At his worst, Bortles is a game-wrecking presence for his own team, a turnover machine that, throughout his career, has all too often nullified the best efforts of the run game and defense with untimely picks or fumbles. Because of this, no matter how well he plays, Bortles will probably always be a punchline, and that’s something he seems to have already accepted.
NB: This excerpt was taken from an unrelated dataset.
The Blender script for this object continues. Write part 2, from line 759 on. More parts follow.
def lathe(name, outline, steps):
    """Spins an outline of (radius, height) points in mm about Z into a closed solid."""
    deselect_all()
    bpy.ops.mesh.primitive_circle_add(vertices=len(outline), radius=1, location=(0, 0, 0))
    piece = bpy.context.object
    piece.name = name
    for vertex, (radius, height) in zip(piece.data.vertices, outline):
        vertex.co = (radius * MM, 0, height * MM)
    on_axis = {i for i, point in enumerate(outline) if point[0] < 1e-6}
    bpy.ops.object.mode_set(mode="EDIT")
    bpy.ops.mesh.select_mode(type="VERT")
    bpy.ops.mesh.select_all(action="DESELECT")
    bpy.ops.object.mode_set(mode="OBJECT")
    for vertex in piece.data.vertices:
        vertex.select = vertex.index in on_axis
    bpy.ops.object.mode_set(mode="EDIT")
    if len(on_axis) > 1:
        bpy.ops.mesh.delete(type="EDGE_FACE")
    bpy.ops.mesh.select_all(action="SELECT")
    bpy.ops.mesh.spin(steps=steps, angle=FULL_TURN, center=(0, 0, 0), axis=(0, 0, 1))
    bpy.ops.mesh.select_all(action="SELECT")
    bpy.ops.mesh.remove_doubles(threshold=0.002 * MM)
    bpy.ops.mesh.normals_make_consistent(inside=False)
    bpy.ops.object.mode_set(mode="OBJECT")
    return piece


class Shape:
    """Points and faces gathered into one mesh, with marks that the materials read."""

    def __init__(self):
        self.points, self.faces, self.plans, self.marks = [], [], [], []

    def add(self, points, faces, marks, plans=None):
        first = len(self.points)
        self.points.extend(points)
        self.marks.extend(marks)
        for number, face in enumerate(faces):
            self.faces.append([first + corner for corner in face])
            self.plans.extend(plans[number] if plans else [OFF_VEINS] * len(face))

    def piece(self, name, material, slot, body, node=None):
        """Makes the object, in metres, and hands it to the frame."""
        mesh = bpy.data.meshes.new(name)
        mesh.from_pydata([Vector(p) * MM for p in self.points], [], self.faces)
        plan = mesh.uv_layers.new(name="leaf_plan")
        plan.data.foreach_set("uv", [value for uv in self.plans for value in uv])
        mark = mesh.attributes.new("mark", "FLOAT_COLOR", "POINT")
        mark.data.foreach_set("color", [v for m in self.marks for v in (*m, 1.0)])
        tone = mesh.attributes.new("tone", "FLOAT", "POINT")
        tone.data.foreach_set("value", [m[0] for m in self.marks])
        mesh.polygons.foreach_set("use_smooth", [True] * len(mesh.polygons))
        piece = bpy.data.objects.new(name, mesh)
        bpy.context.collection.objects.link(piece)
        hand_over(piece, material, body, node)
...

Blake Bortles when asked today about criticism/silencing haters:— Alyssa Lang (@AlyssaLang) January 10, 2018
"It'll probably never stop. There's people who think Lebron James sucks..so if that happens, I'm sure there will always be people who always think I suck"#Jaguars pic.twitter.com/DE4a4O0iDV
But at his best — when he’s playing like he did a few times this year — he makes Jacksonville look like an AFC buzzsaw. And if Bortles can take care of the ball, hit on a few deep shots, and play confidently and efficiently on the big stage — he’ll be the one who’s laughing. At least this week.